During March, one of Bombas’ giving emails drove 4X the normal engagement. So they ramped up their frequency from once a month to once a week.

“So, again, we let the data lead us,” Huyett says. “And as we started to see customer behavior improve and revenue per delivery increase, we started to slowly increase the number of promotional emails we were sending again.”

When the global conversation shifted around Black Lives Matter, Bombas took a similar approach.

“We really pulled back and moderated our tone, changed over our creative continued to send giving emails with relevant messaging,” Huyett says. “We’re still in the period of watching customer behavior to see how it starts to come back.”

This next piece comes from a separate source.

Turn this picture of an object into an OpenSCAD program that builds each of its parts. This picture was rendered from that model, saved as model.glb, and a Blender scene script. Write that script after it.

Best practices for adapting email creative

  • Use multiple data points. “If an email is soft, maybe it was the creative, maybe it was the wrong audience, maybe it’s a week too early. Having the data to show how it performs through the customer journey and on each platform [is crucial]. You really need that whole suite of data. Otherwise it’s really easy for people to say, ‘Well, maybe it’s just that channel. Maybe it’s just not creative.'”
  • Combine messaging when appropriate. Bombas combined messaging for Pride and Black Lives Matter by sending an email highlighting the work of Marsha P. Johnson, a black gay liberation activist and one of the most notable figures in the Stonewall riots.
  • Prepare to be agile. As Bombas’s director of retention, Luz Ramirez, said, this is the year of Q4. “Each quarter, there’s been a shift in the plans,” Huyett said. “We’ve had to completely revamp our email strategy twice, already two quarters in.”